J.P. Morgan Upgrades Tesla to Neutral, $475 Target on Autonomy & Robotics
J.P. Morgan upgraded Tesla from Underweight to Neutral on June 5 and raised its price target from $145 to $475. The new coverage analyst is Rajat Gupta, who replaced Ryan Brinkman in May 2026. This update shifts the focus from near-term EV sales metrics to a longer-dated growth model led by autonomy and robotics.
Tesla is now expected to more than double revenue to about $203B by 2030, with roughly 50% of revenue tied to autonomy and robotics rather than traditional vehicle sales. J.P. Morgan also projects EPS of around $7.50 by 2030. Key catalysts include robotaxi, autonomous driving, Optimus humanoid robotics, AI chips, and software services.
However, the note flags execution risk: Optimus lacks proven unit economics, and robotaxi still faces regulatory uncertainty across major markets. Tesla shares fell roughly 6.6% on the announcement day, showing the rating change is not an outright bullish endorsement. For traders, the biggest near-term effect may come from portfolio rebalancing tied to analyst target revisions, while the core bet depends on a post-2028/next inflection in autonomy monetization.

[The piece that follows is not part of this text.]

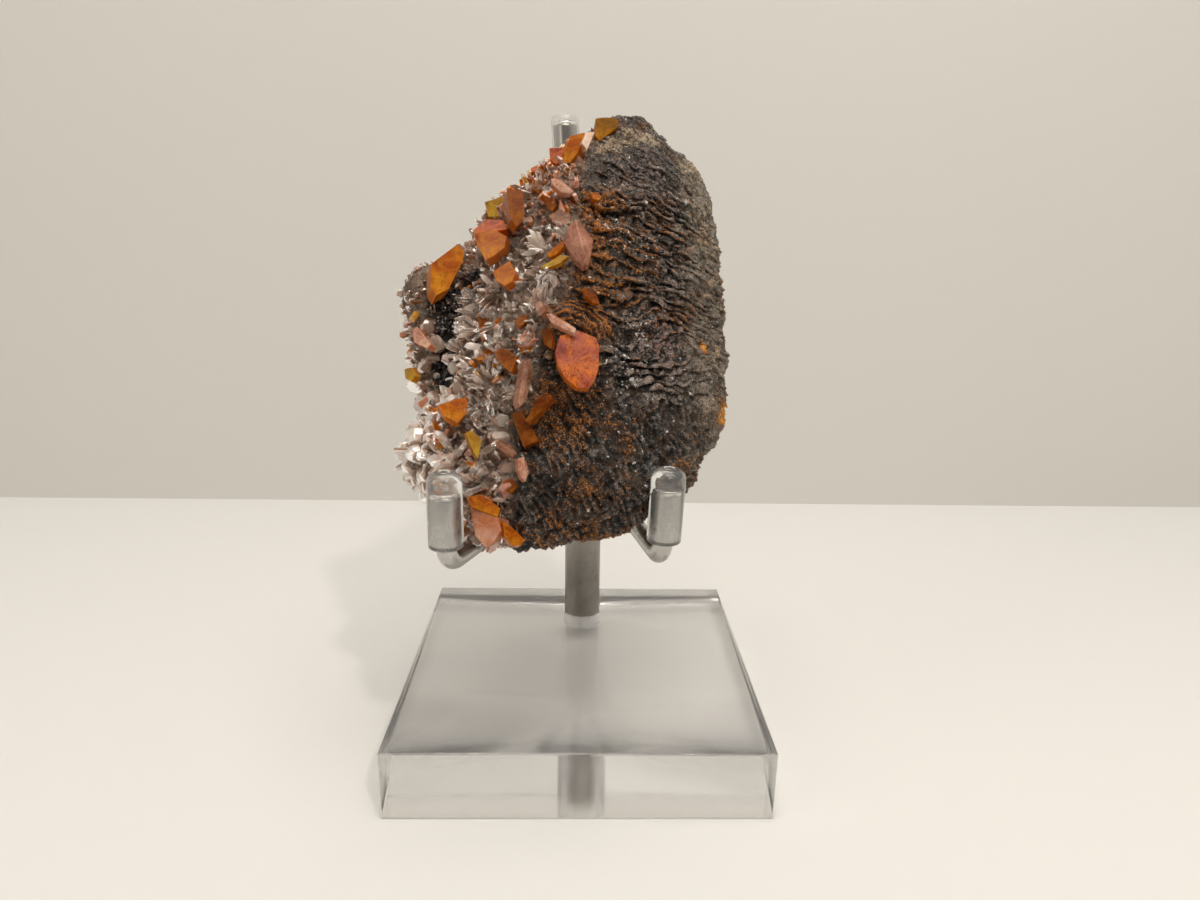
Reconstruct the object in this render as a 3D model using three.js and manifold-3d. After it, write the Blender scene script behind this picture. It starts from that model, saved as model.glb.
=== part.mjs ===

Bottom line: Tesla faces ongoing near-term EV headwinds, while the upside case relies on successful deployment and monetization of autonomy, robotics, and recurring software revenue—making this a moderate, catalyst-led re-rating rather than an immediate fundamentals reversal.
Neutral
The event is a rating upgrade for Tesla with a sharply higher $475 target, but the stance is still only “Neutral,” not a strong bullish endorsement. Short-term price reaction was negative (shares down ~6.6% on the announcement day), implying investors are not immediately convinced by the longer-dated autonomy/robotics narrative. Long-term projections (2030 revenue and EPS) depend on execution and monetization—Optimus lacks proven unit economics and robotaxi faces regulatory uncertainty—so upside is conditional rather than guaranteed. Net effect: the catalyst is meaningful but expectations are likely to be managed, leading to a neutral market impact on Tesla-related sentiment rather than a clear risk-on rally.